The Greenlanders, who live mostly upon seals, think it sufficient to catch and bring them on shore; and would rather submit to starve than assist their women in skinning, dressing, or dragging home the cumbrous animals to their huts.
In some parts of America, when the men kill any game in the woods, they lay it at the root of a tree, fix a mark there, and travelling until they arrive at their habitation, send their women to fetch it, a task which their own laziness and pride equally forbid.
Among many of the tribes of wandering Arabs, the women are not only obliged to do every domestic and every rural work, but also to feed, to dress, and saddle the horses, for the use of their husbands.
The Moorish women, besides doing all the same kinds of drudgery, are also obliged to cultivate the fields, while their husbands stand idle spectators of the toil, or sleep inglorious beneath a neighboring shade.
In Madura the husband generally speaks to his wife in the most imperious tone; while she with fear and trembling approaches him, waits upon him while at meals, and pronounces not his name, but with the addition of every dignifying title she can devise. In return for all this submission he frequently beats and abuses her in the most barbarous manner. Being asked the reason of such a behavior, one of them answered, "As our wives are so much our inferiors why should we allow them to eat and drink with us? Why should they not serve us with whatever we call for, and afterwards sit down and eat up what we leave? If they commit faults, why should they not suffer correction? It is their business only to bring up our children, pound our rice, make our oil, and do every other kind of drudgery, purposes to which only their low and inferior natures are adapted."
The Circassian custom of breeding young girls, on purpose to be sold in the public market to the highest bidder, is generally known. Perhaps, however, upon minute examination, we shall find that women are, in some degree, bought and sold in every country, whether savage or civilized.
EASTERN WOMEN.
The women of the East, have in general, always exhibited the same appearance. Their manners, customs, and fashions, unalterable like their rocks, have stood the test of many revolving ages. Though the kingdoms of their country have often changed masters, though they have submitted to the arms of almost every invader, yet the laws by which their sex are governed and enslaved, have never been revised nor amended.
Had the manners and customs of the Asiatic women been subject to the same changes as they are in Europe, we might have expected the same changes in the sentiments and writings of their men.
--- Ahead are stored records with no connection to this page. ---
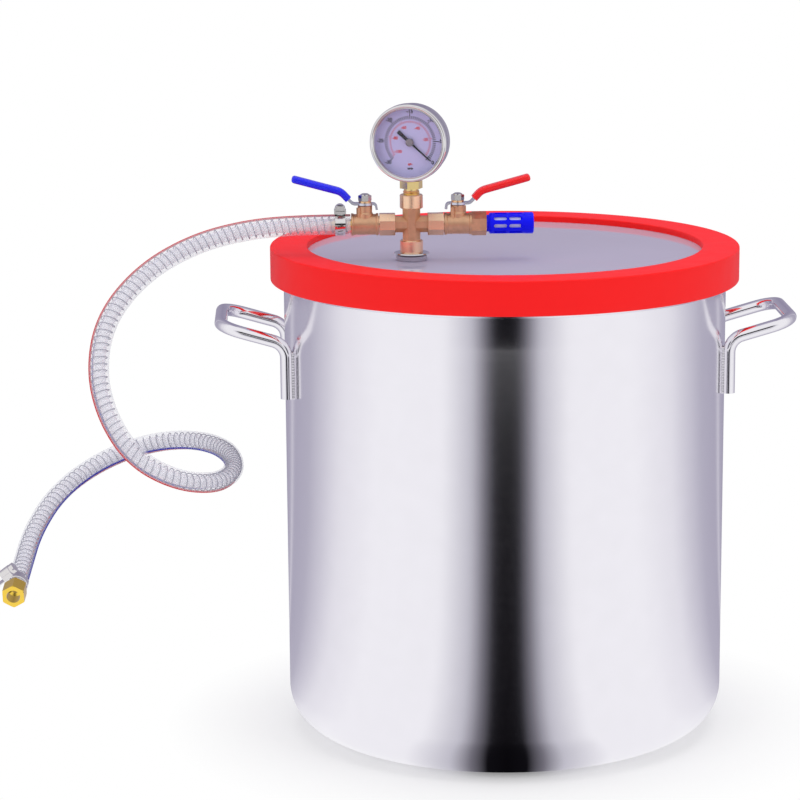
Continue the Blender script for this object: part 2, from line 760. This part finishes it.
# ---- hose
@dataclass
class SuctionHose:
    """Clear PVC hose with a steel helix in its wall and two coloured marking lines."""

    length: float = 0.80
    outside: float = 0.0155
    bore: float = 0.0095
    helix_radius: float = 0.0062
    wire_radius: float = 0.00042
    pitch: float = 0.0055
    red_line: float = math.radians(15)
    blue_line: float = math.radians(75)
    line_radius: float = 0.0009
    line_depth: float = 0.0072       # from the hose's axis to the middle of a marking line
    rings: int = 700                 # along the bore and the marking lines
    bore_sides: int = 28
    line_sides: int = 10
    wire_sides: int = 6
    wire_rings: int = 20             # to a turn of the helix
    wire_margin: float = 0.002       # the wire stops this far short of each end
    lip_inset: float = 0.0001        # the flat end stops this far short of the outside

    def route(self) -> np.ndarray:
        """The points that the hose is led past, from the pump valve to its free end."""
        points = [(-124.1, -47.8, 418.3), (-160, -47.8, 418.3), (-204, -50, 415.5), (-247, -55, 405),
                  (-286, -67, 384), (-314, -84, 352), (-321, -104, 315), (-312, -121, 281),
                  (-292, -131, 252), (-261, -129, 234), (-231, -107, 226), (-216, -69, 228),
                  (-223, -19, 234), (-251, 17, 235), (-290, 33, 229), (-331, 24, 215),
                  (-362, -7, 197), (-379, -46, 175), (-384.5, -84, 157), (-386.5, -120, 149.5)]
        return np.array(points) * MM

    def build(self) -> None:
        wall = self.wall()
        line = self.centreline(wall)
        even = line.at(np.linspace(0, line.length(), self.rings))
        extras = [self.inside(even), self.helix(line),
                  self.marking(even, "hose_line_red", "hose_red", self.red_line),
                  self.marking(even, "hose_line_blue", "hose_blue", self.blue_line)]
        on_hose = [frame["nodes"][name] for name in
                   ("end_fitting", "end_clamp_band", "end_clamp_housing", "end_clamp_screw")]
        for made in [wall, *extras, *on_hose]:
            made.visible_glossy = False
        log.info("hose: %.0f mm along its line", line.length() / MM)

    def wall(self) -> bpy.types.Object:
        """The outer surface, as a round NURBS spline past the route's points.

        Returns:
            The curve object.
        """
        data = bpy.data.curves.new("hose_wall", "CURVE")
        data.dimensions = "3D"
        data.bevel_depth = 1.0                   # times the radius that each point carries
        data.bevel_resolution = 8
        spline = data.splines.new("NURBS")
        route = self.route()
        spline.points.add(len(route) - 1)
        spline.points.foreach_set("co", np.column_stack([route, np.ones(len(route))]).ravel())
        spline.points.foreach_set("radius", np.full(len(route), self.outside / 2))
        spline.order_u = 3
        spline.use_endpoint_u = True
        spline.resolution_u = 16
        data.materials.append(PAINT.get("hose_pvc"))
        made = linked("hose_wall", data)
        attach(made, LID_BODY)
        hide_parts("hose")
        return made

    def centreline(self, wall: bpy.types.Object) -> Path:
        """The spline's own line, read from the curve with its bevel off."""
        depth, wall.data.bevel_depth = wall.data.bevel_depth, 0.0
        bpy.context.view_layer.update()
        mesh = bpy.data.meshes.new_from_object(wall)
        points = np.zeros(len(mesh.vertices) * 3)
        mesh.vertices.foreach_get("co", points)
        bpy.data.meshes.remove(mesh)
        wall.data.bevel_depth = depth
        return Path(points.reshape(-1, 3), (0, 0, 1))

    def inside(self, line: Path) -> bpy.types.Object:
        """The bore's surface, with a flat lip out to the wall at each end."""
        parts = [line.tube(self.bore / 2, self.bore_sides)]
        angle = np.arange(self.bore_sides)[:, None] * TAU / self.bore_sides
        for end in (0, -1):
            spoke = np.cos(angle) * line.side[end] + np.sin(angle) * line.cross[end]
            reaches = (self.bore / 2, self.outside / 2 - self.lip_inset)
            rings = np.concatenate([line.points[end] + reach * spoke for reach in reaches])
            parts.append((rings, quads(2, self.bore_sides, False, True)))
        made = piece("hose_bore", *joined(*parts), "hose_bore", LID_BODY, outward=False)
        return made

    def helix(self, line: Path) -> bpy.types.Object:
        """The wire: a round section carried along p + r (cos w s * side + sin w s * cross)."""
        distance = np.arange(self.wire_margin, line.length() - self.wire_margin,
                             self.pitch / self.wire_rings)
        there = line.at(distance)
        coil = there.around(self.helix_radius, distance * TAU / self.pitch)[:, 0]
        wire = Path(coil, tuple(there.side[0]))
        surface = wire.tube(self.wire_radius, self.wire_sides)
        made = piece("hose_wire", *surface, "hose_wire", LID_BODY)
        return made

    def marking(self, line: Path, name: str, finish: str, angle: float) -> bpy.types.Object:
        """A coloured thread moulded into the wall's skin, at one angle round the hose."""
        centre = line.around(self.line_depth, np.full(len(line.points), angle))[:, 0]
        thread = Path(centre, tuple(line.side[0])).tube(self.line_radius, self.line_sides)
        return piece(name, *thread, finish, LID_BODY)


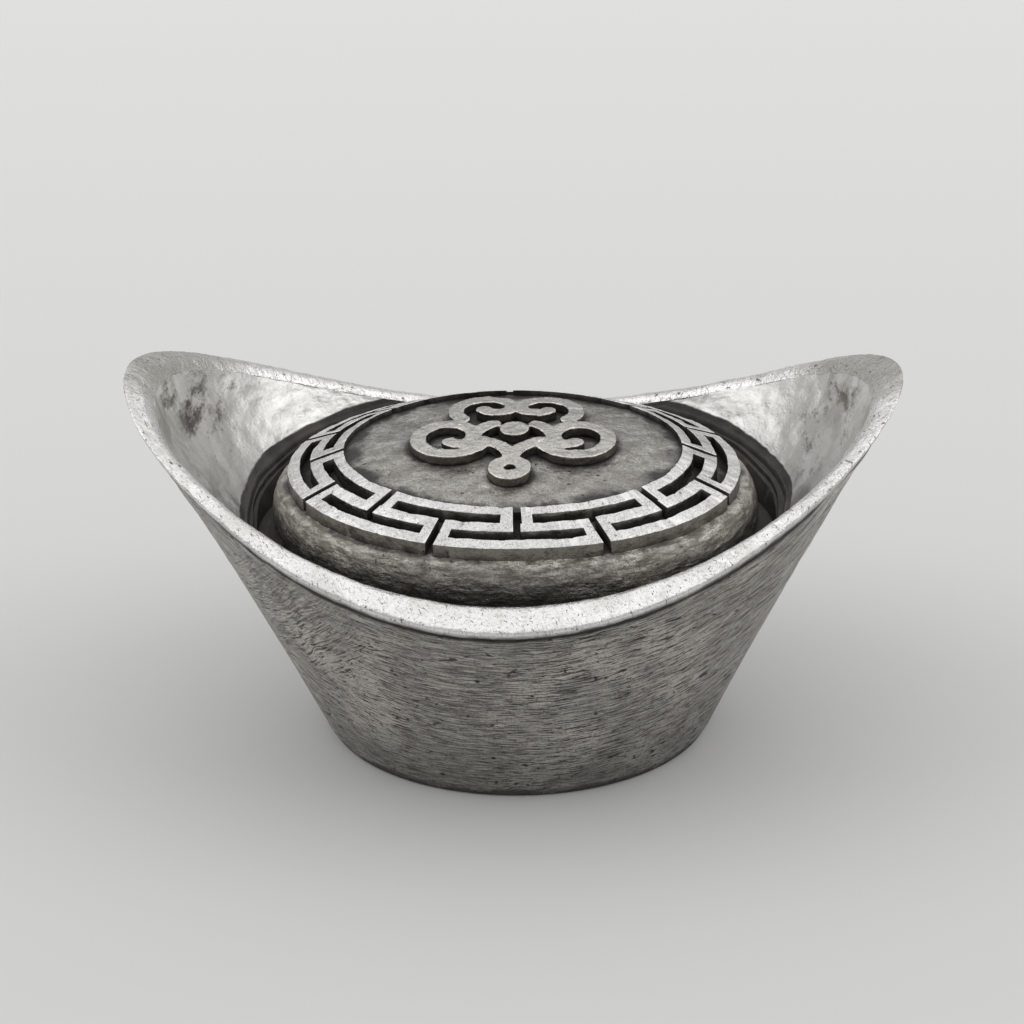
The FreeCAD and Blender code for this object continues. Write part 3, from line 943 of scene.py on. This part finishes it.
class INGOT_OT_rim(Operator):
    """Models the polished band along the rim, with worn edges and nicks"""

    bl_idname = "ingot.build_rim"
    bl_label = "Polished Rim"

    columns = 960
    land_rings = 18
    land_crown = 0.05
    nicks = 70

    # How fast the painted shade on the strip below the edge ends, for each ring
    side_shade_fade = 0.45

    def execute(self, context):
        s = hull_form(context)
        c = centre_form(context)
        count = self.columns
        outer, inner, seam, sill = [], [], [], []
        for column in range(count):
            angle = math.tau * column / count
            wall = lambda z: outside_wall(s, angle, z, s.rim_proud)
            face = lambda z: bowl_wall(s, c, angle, z)
            outer.append(under_saddle(s, wall, 0.0))
            seam.append(under_saddle(s, wall, s.rim_depth))
            inner.append(under_saddle(s, face, 0.0))
            sill.append(under_saddle(s, face, s.rim_depth))

        def ring_of(place):
            return lambda angle: place(round(angle * count / math.tau) % count)

        def land(column, share):
            start, end = outer[column], inner[column]
            width = (end - start).length
            share = mix(s.rim_round / width, 1 - s.inner_round / width, share)
            x, y = mix(start.x, end.x, share), mix(start.y, end.y, share)
            return Vector((x, y, saddle(s, x, y) + self.land_crown * 4 * share * (1 - share)))

        def outer_start(column):
            return mix(outer[column], seam[column], s.rim_round / s.rim_depth)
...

But, as this is not the case, we have reason to presume that the sentiments entertained by Solomon, by the apocryphal writers, and by the ancient Bramins, are the sentiments of this day.
Though the confinement of women be an unlawful exertion of superior power, yet it affords a proof that the inhabitants of the East are advanced some degrees farther in civilization than mere savages, who have hardly any love and consequently as little jealousy.
This confinement is not very rigid in the empire of the Mogul. It is, perhaps, less so in China, and in Japan hardly exists.
Though women are confined in the Turkish empire, they experience every other indulgence. They are allowed, at stated times, to go to the public baths; their apartments are richly, if not elegantly furnished; they have a train of female slaves to serve and amuse them; and their persons are adorned with every costly ornament which their fathers or husbands can afford.